Recalling his 2007 plan, Williams, who is ranking member on the Finance Committee and still a member on the Energy Committee, called the revenue component a budget-balancing gimmick. “I think it’s a terrible way to go about it but it’s a good idea at its core.”
He said he may propose the money go to fund smart meters, which are used to charge for electricity based on time of day. “Ratepayer dollars and taxpayers dollar are different dollars,” said Williams. “The revenue thing is enough for me to oppose it.”

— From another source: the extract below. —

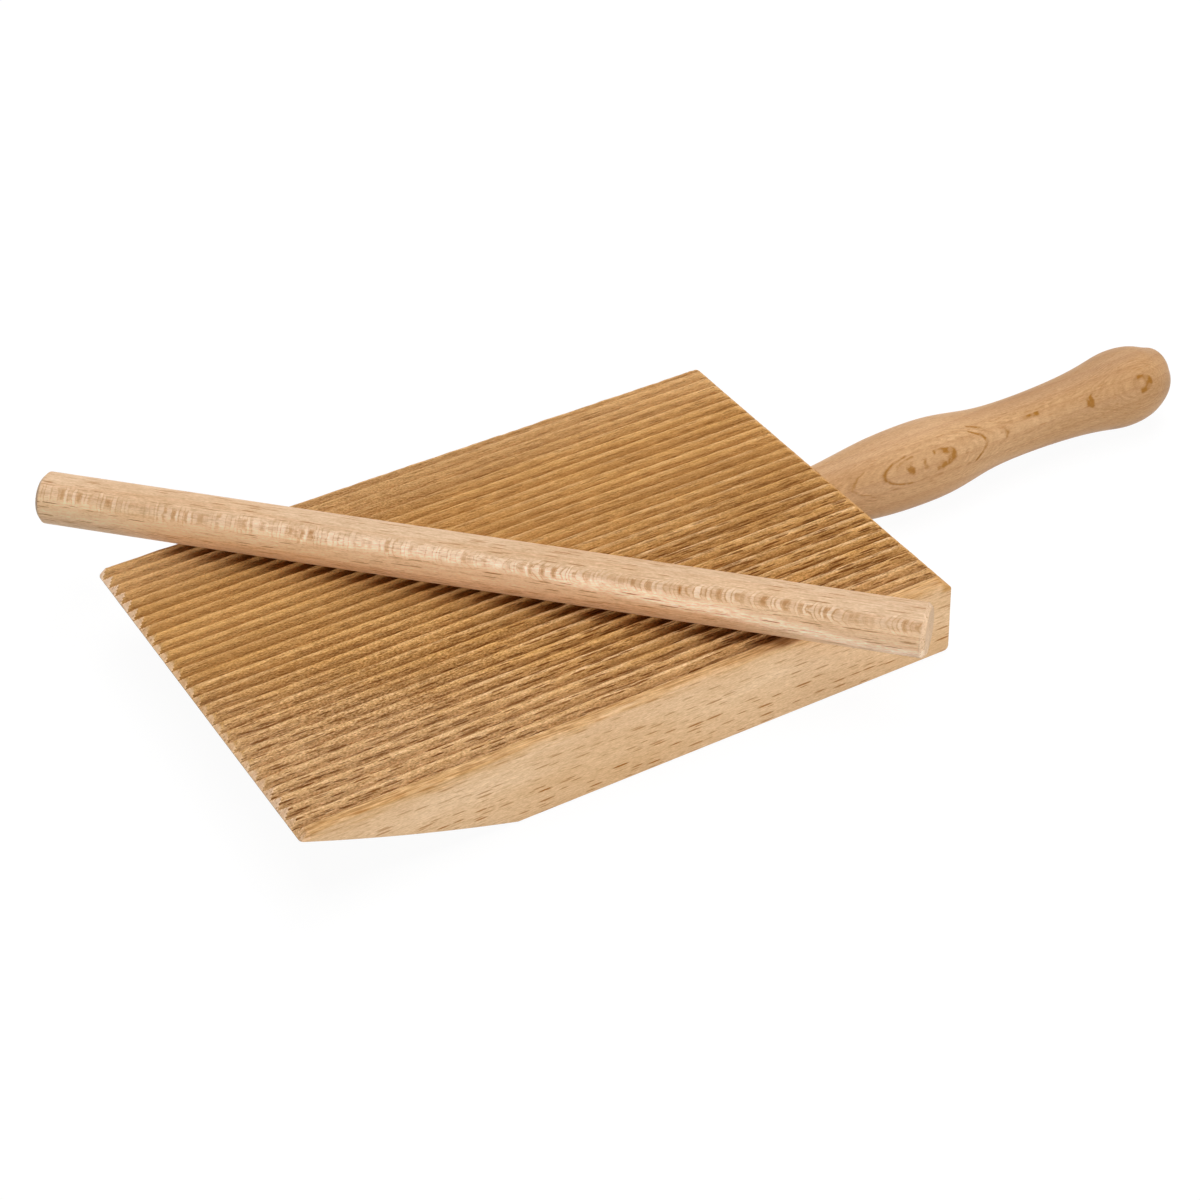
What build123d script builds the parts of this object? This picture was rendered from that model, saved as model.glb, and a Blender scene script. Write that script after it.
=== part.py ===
"""Gnocchi board: a grooved beech board with a turned handle and a loose roller.

Origin at the middle of the board's underside. +X runs along the grooves towards
the handle, +Y across the board and +Z up. Lengths in millimetres.
"""

import os
from math import radians, tan

from build123d import *

# Board: one plank, thick at the handle and thinned to an edge at the front
board_length = 179.0
board_width = 120.0
board_thickness = 21.5
bevel_length = 55.0
bevel_bow = 0.8
front_edge = 0.3
end_easing = 1.2

# Grooves: straight V cuts side by side, starting at the far side of the board
groove_pitch = 4.03
groove_depth = 1.7
groove_angle = 95.0
plain_margin = 3.0

# Both ends of the ridges are planed down to the groove floor over this length
ridge_end_length = 2.2

# Handle: turned in one piece with the tenon that is glued into the board
handle_length = 117.0
handle_diameter = 22.3
handle_rise = 0.5
tenon_diameter = 12.0
tenon_length = 32.0
tenon_lead = 1.0
glue_gap = 0.1

# Turned outline: how far along the handle, and the radius against the fullest one
handle_outline_shares = (
    (0.00, 0.780),
    (0.08, 0.865),
    (0.16, 0.960),
    (0.25, 1.000),
    (0.32, 0.980),
    (0.38, 0.900),
    (0.44, 0.795),
    (0.50, 0.740),
    (0.57, 0.726),
    (0.65, 0.746),
    (0.73, 0.805),
    (0.79, 0.892),
    (0.84, 0.975),
    (0.88, 0.975),
    (0.92, 0.890),
    (0.95, 0.740),
    (0.98, 0.470),
    (1.00, 0.000),
)
# How strongly the outline leaves the board along the handle and closes square to it
handle_tangent_shares = (0.5, 0.5)

# Roller: a plain dowel that lies loose across the ridges
roller_diameter = 13.6
roller_length = 232.0
roller_easing = 1.0
roller_turn = -46.6
roller_along_share = -0.0665
roller_across_share = 0.030
rest_gap = 0.1

# Every cut runs this far past the faces that it opens
overrun = 5.0

# Places worked out from the sizes above
front_x = -board_length / 2
rear_x = board_length / 2
far_y = board_width / 2
handle_axis_z = board_thickness / 2 + handle_rise
groove_floor_z = board_thickness - groove_depth
groove_half_width = groove_depth * tan(radians(groove_angle / 2))
groove_count = int((board_width - plain_margin) / groove_pitch)
groove_centres = [far_y - groove_pitch * (step + 0.5) for step in range(groove_count)]

# Drawing planes: the long outlines have +X along and +Z up, the groove row has +Y along and +Z up
side_plane = Plane(origin=(0, 0, 0), x_dir=(1, 0, 0), z_dir=(0, -1, 0))
handle_plane = Plane(origin=(rear_x, 0, handle_axis_z), x_dir=(1, 0, 0), z_dir=(0, -1, 0))
groove_plane = Plane(origin=(front_x - overrun, 0, 0), x_dir=(0, 1, 0), z_dir=(1, 0, 0))
bore_plane = Plane(origin=(rear_x, 0, handle_axis_z), z_dir=(1, 0, 0))

os.makedirs("parts", exist_ok=True)

# Board
with BuildPart() as board:
    with BuildSketch(side_plane):
        with BuildLine():
            Polyline(
                (front_x + bevel_length, 0),
                (rear_x, 0),
                (rear_x, groove_floor_z),
                (rear_x - ridge_end_length, board_thickness),
                (front_x + ridge_end_length, board_thickness),
                (front_x, groove_floor_z),
                (front_x, groove_floor_z - front_edge),
            )
            SagittaArc(
                (front_x, groove_floor_z - front_edge),
                (front_x + bevel_length, 0),
                -bevel_bow,
            )
        make_face()
    extrude(amount=board_width / 2, both=True)
    rear_bottom_edge = board.edges().filter_by(Axis.Y).group_by(Axis.Z)[0].sort_by(Axis.X)[-1]
    fillet(rear_bottom_edge, radius=end_easing)

    # Grooves, cut along the whole board
    with BuildSketch(groove_plane):
        for centre_y in groove_centres:
            with BuildLine():
                Polyline(
                    (centre_y - groove_half_width, board_thickness),
                    (centre_y, groove_floor_z),
                    (centre_y + groove_half_width, board_thickness),
                    (centre_y + groove_half_width, board_thickness + overrun),
                    (centre_y - groove_half_width, board_thickness + overrun),
                    close=True,
                )
            make_face()
    extrude(amount=board_length + 2 * overrun, mode=Mode.SUBTRACT)

    # Blind bore for the handle's tenon
    with Locations(bore_plane):
        Hole(radius=tenon_diameter / 2 + glue_gap, depth=tenon_length + glue_gap)

board.part.label = "board"
export_step(board.part, "parts/board.step")

# Handle
outline_points = [
    (handle_length * along, handle_diameter / 2 * around) for along, around in handle_outline_shares
]

with BuildPart() as handle:
    with BuildSketch(handle_plane):
        with BuildLine():
            Polyline(
                outline_points[-1],
                (-tenon_length, 0),
                (-tenon_length, tenon_diameter / 2 - tenon_lead),
                (tenon_lead - tenon_length, tenon_diameter / 2),
                (0, tenon_diameter / 2),
                outline_points[0],
            )
            Spline(
                *outline_points,
                tangents=((1, 0), (0, -1)),
                tangent_scalars=handle_tangent_shares,
            )
        make_face()
    revolve(axis=Axis((rear_x, 0, handle_axis_z), (1, 0, 0)))

handle.part.label = "handle"
export_step(handle.part, "parts/handle.step")

# Roller
roller_plane = Plane(
    origin=(
        roller_along_share * board_length,
        roller_across_share * board_width,
        board_thickness + rest_gap + roller_diameter / 2,
    ),
    z_dir=Vector(1, 0, 0).rotate(Axis.Z, roller_turn),
)

with BuildPart() as roller:
    with BuildSketch(roller_plane):
        Circle(roller_diameter / 2)
    extrude(amount=roller_length / 2, both=True)
    chamfer(roller.edges().filter_by(GeomType.CIRCLE), length=roller_easing)

roller.part.label = "roller"
export_step(roller.part, "parts/roller.step")
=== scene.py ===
"""Gnocchi board: the looks of the grooved board, its turned handle and its loose roller.

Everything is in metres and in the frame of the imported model: the origin is at the middle
of the board's underside, +X runs along the ridges to the handle and +Z is up.
"""

import math

import bmesh
import bpy
import numpy as np
from bpy.props import FloatProperty, FloatVectorProperty, IntProperty, PointerProperty
from mathutils import Matrix, Vector


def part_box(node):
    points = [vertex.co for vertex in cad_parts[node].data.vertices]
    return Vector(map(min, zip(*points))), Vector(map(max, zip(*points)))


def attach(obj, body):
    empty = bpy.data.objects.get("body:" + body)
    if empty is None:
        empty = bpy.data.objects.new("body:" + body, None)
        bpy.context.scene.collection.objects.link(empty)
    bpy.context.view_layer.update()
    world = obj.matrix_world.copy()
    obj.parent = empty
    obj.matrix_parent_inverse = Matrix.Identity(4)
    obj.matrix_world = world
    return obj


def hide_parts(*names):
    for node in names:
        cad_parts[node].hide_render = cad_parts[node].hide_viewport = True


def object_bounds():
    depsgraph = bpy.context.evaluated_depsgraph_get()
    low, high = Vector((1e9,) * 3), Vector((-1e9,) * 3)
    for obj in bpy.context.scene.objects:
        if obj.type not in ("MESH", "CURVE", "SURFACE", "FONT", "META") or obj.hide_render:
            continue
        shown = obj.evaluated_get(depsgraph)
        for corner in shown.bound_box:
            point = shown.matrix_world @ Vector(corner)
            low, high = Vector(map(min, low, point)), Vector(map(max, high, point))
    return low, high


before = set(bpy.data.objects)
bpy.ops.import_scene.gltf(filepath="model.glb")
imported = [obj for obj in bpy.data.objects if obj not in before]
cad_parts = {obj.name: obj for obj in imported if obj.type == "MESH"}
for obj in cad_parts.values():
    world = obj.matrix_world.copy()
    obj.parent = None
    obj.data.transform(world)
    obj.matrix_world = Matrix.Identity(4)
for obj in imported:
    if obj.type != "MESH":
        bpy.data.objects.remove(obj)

bl_info = {
    "name": "Gnocchi board",
    "version": (1, 0, 0),
    "blender": (4, 5, 0),
    "location": "View3D > Sidebar > Gnocchi board",
    "description": "Builds a beech gnocchi board with its handle, its roller and a studio",
    "category": "Object",
}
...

The way the legislation exists now, the contract for those accounts auctioned would run at least three years, with the first year’s rate guaranteed to be five percent below the standard offer. It raises questions among many about what happens after one year and the penalties ratepayers could face if they opted out. And if there’s no standard offer anymore, what they would opt out to?
“When the commissioner (Dan Esty of DEEP) first explained it, it seemed a good thing on face of it,” said Rep. Jonathan Steinberg, D-Westport, a member of the Finance Committee and co-vice chair of the Energy Committee.
But after talking to others, he said “I’m having problems understanding how it’s suppose to work and if in fact it’s going to work as smoothly as they say it’s supposed to work.”
DEEP spokesman Dennis Schain called the proposed legislation a placeholder. “We look at that language as an initial concept — details to be worked out between us, the legislature and the administration.
“The intent here is to structure this with maximum consumer protections, consumer choice and flexibility.” He said a standard offer may need to continue to exist in some form.
“There are definitely some tough issues to get solved here. We know that,” he said.
The state also likes to point out, and even says in the Energy Strategy, that there are similar programs elsewhere, specifically citing Pennsylvania, Ohio and Chicago. In fact each program is substantially different from what’s proposed in Connecticut, with the key difference being that none is structured as a revenue generator.
Pennsylvania essentially has a discount incentive program. Ohio’s equivalent of a standard offer for gas and electricity uses a market-based auction, but there’s no guarantee of a lower price. And Chicago uses an aggregation model allowed by law throughout Illinois. Communities make the choice whether to do it. In Chicago’s case, they’ve entered into an agreement with an energy services company to provide power for all customers. But customers can opt out without penalty.
In fact, there is legislation pending in the Energy Committee for an aggregation pilot project similar to Chicago’s. While not specifically saying so, it’s said to be targeted at Bridgeport.
One of the core unanswered questions about the auction is whether the state has the right to essentially take over certain electricity accounts and then put them into a status not unlike the old regulated market.
“That’s how it was when we were fully regulated,” said Rep. Lonnie Reed, D-Branford, a finance committee member and co-chair of the Energy Committee. “When it’s deregulated, there’s more choice. In some ways we’re going to a process that’s sort of a hybrid.”
She too is eager to hear what surfaces at the public hearing. “I’ve talked to some who think it’s a genius idea for the state to be able to make money out of this,” she said. She declined to say whom.
For their parts, the utilities both say they are studying the proposal, though UI spokesman Michel West said on some levels it might not matter. “The generation component is revenue neutral,” he said. “It doesn’t cost us money; it’s a direct pass-through to customers.”
In the meantime AARP’s Erlingheuser has been rounding up support. “Ours is a market principle,” he said of retaining the standard offer. “We believe this is the last tool in the chest to bring downward pressure on electric rates. If we lose this we will have no say ever again on that.”